10. The vacuum cleaner of any one of the preceding claims, characterized in that said power unit (12) is located at a first end of said frame (34), a socket (26) is located at a second end of said frame (34), said applying means (16) comprises a swivelling floor tool (16) swivellably affixed to said socket (26), means (38) at a first end (28) of said dust bowl (14) for producing a first substantially air-tight seal with said socket (26), means (50) at a second end (30) of said dust bowl (14) for providing a second substantially air-tight seal with said power unit (12), and said socket (26) and said swivelling floor tool (16) including means (46, 68) for providing a substantially air-tight passage for air between said socket (26) and a vacuum port (84) in said swivelling floor tool (16).

11. A vacuum cleaner, characterized by:
a frame (34);
a power unit (12) at a first end of said frame (34);
a socket (26) at a second end of said frame (34);
a swivelling floor tool (16) swivellably affixed to said socket (26);
a substantially rigid dust bowl (14);
means (38) at a first end (28) of said dust bowl (14) for producing a first substantially air-tight seal with said socket (26);
means (50) at a second end (30) of said dust bowl (14) for providing a second substantially air-tight seal with said power unit (12); and
said socket (26) and said swivelling floor tool (16) including means (46, 68) for providing a substantially air-tight passage for air between said socket (26) and a vacuum port (84) in said swivelling floor tool (16), whereby a vacuum created in said power unit (12) can be communicated to a surface adjacent said vacuum port (84) when said surface is to be cleaned.
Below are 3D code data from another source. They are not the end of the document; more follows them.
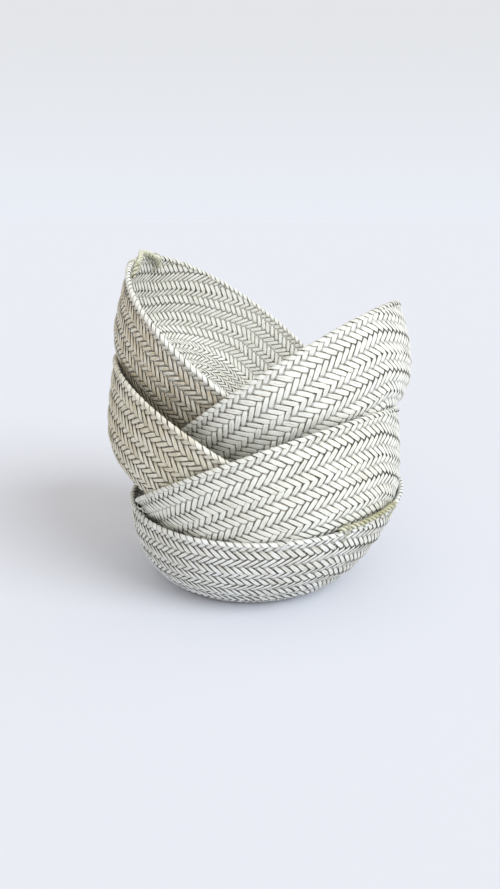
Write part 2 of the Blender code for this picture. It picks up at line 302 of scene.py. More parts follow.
class Spiral:
    """The braid's course: level round the basket, stepping in by its own width at each turn."""

    def __init__(self, bowl):
        self.start = STEP_ANGLES[bowl.number] - STEP_SPAN
        course = np.arange(COURSE_START, FULL_TURN * MOST_COILS, 1.0)
        top = self.coils(course) * BRAID
        radius = np.maximum(bowl.outer(bowl.rim - np.maximum(top, 0.0) - BRAID / 4)[0], LEAST_RADIUS)
        self.course = course
        self.counts = np.concatenate(([0.0], np.cumsum(np.radians(1.0) * radius[:-1] / bowl.spacing)))

    def coils(self, course):
        """How many braid widths below the rim the braid's upper edge is."""
        turn = np.floor(course / FULL_TURN)
        ramp = np.clip((course - FULL_TURN * turn - (FULL_TURN - STEP_SPAN)) / STEP_SPAN, 0.0, 1.0)
        return turn + ramp

    def course_at(self, count):
        return np.interp(count, self.counts, self.course)

    def count_at(self, course):
        return float(np.interp(course, self.course, self.counts))


# mesh helpers
def strand_mesh(name, stations, copies):
    """Straight strands side by side: X across, Y the station's number, Z out, made by extruding a lens."""
    mesh = bpy.data.meshes.new(name)
    shape = bmesh.new()
    ring = bmesh.ops.create_circle(shape, cap_ends=True, segments=STRAND_SIDES, radius=0.5)
    bmesh.ops.rotate(shape, verts=ring["verts"], matrix=Matrix.Rotation(math.pi / 2, 3, "X"))
    flat = [v for v in ring["verts"] if abs(v.co.z) > HEXAGON_HEIGHT / 2]
    bmesh.ops.scale(shape, verts=flat, vec=(SHOULDER_SHARE, 1.0, 1.0))
    bmesh.ops.scale(shape, verts=ring["verts"], vec=(1.0, 1.0, 1.0 / HEXAGON_HEIGHT / 2))
    bmesh.ops.spin(shape, geom=shape.faces[:], axis=(0, 0, 1), cent=(0, 0, 0), dvec=(0, 1, 0), angle=0.0,
                   steps=len(stations) - 1, use_duplicate=False)
    bmesh.ops.recalc_face_normals(shape, faces=shape.faces)
    shape.to_mesh(mesh)
    shape.free()
    single = bpy.data.objects.new(name, mesh)
    bpy.context.scene.collection.objects.link(single)
    row = single.modifiers.new("row", "ARRAY")
    row.count = copies
    row.use_relative_offset = False
    row.use_constant_offset = True
    row.constant_offset_displace = (FLAT_PITCH, 0.0, 0.0)
    bpy.context.view_layer.update()
    whole = bpy.data.meshes.new_from_object(single.evaluated_get(bpy.context.evaluated_depsgraph_get()))
    bpy.data.objects.remove(single)
    return whole


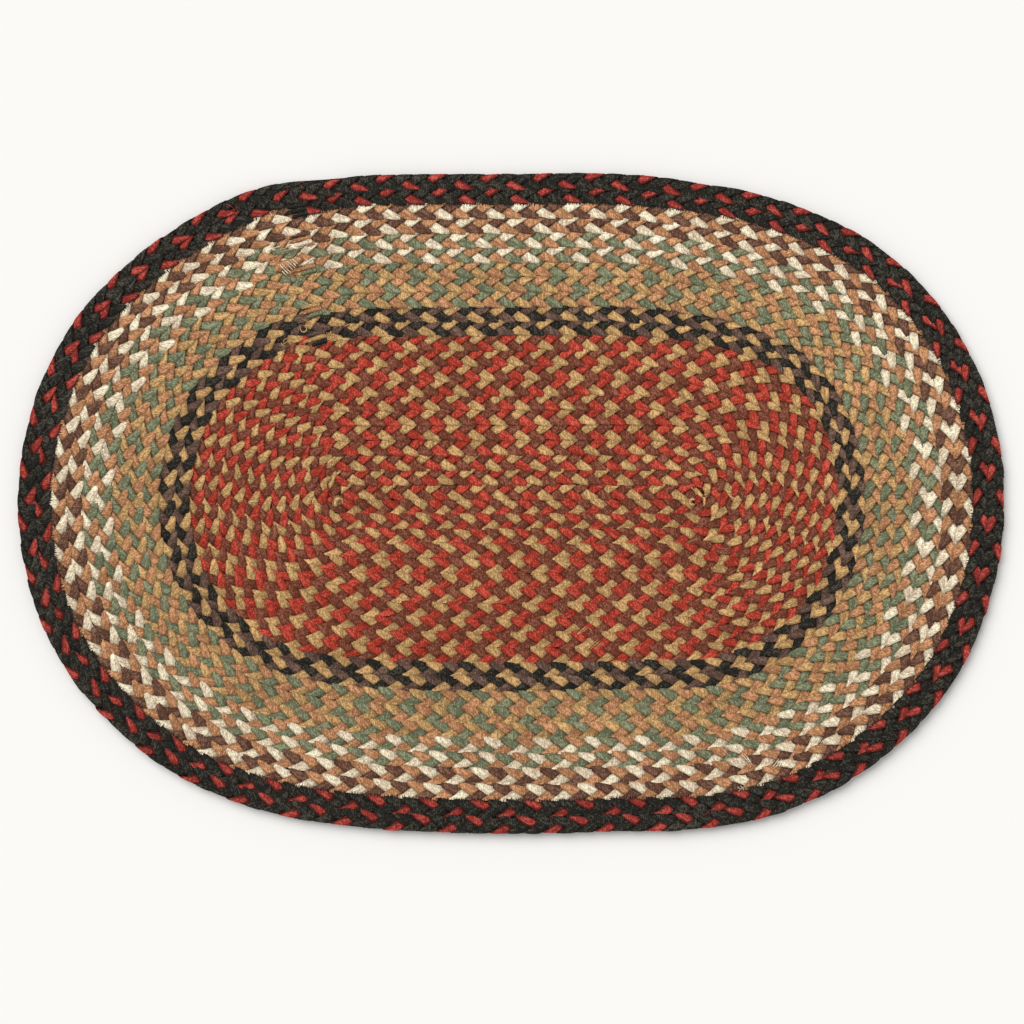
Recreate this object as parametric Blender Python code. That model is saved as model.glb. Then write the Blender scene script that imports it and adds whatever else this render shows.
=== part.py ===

12. A latch for a telescoping shaft (22) in a vacuum cleaner (10), characterized by:
first and second locking nooks (119, 117) in said telescoping shaft (22);
a latch assembly (123);
said latch assembly including a locking dog (128) fittable into either of said first and second locking nooks (119, 117) for locking said telescoping shaft (22) into one of first and second positions;
at least one ramp tooth (140) on said latch assembly (123);
at least one limit ramp (127) in said shaft (22);
said at least one limit ramp (127) being disposed in a position related to said second locking nook (117) reachable by said at least one ramp tooth (140) when said telescoping shaft (22) is extended beyond its maximum extension;
said at least one limit ramp (127) including first means (150) cooperating with said at least one ramp tooth (140) for preventing extension of said telescoping shaft (22) more than a predetermined amount beyond said maximum extension; and
said at least one limit ramp (127) and said at least one ramp tooth (140) including second means (148, 144) for permitting extension of said shaft to be reduced from said predetermined amount beyond said maximum extension to said maximum extension.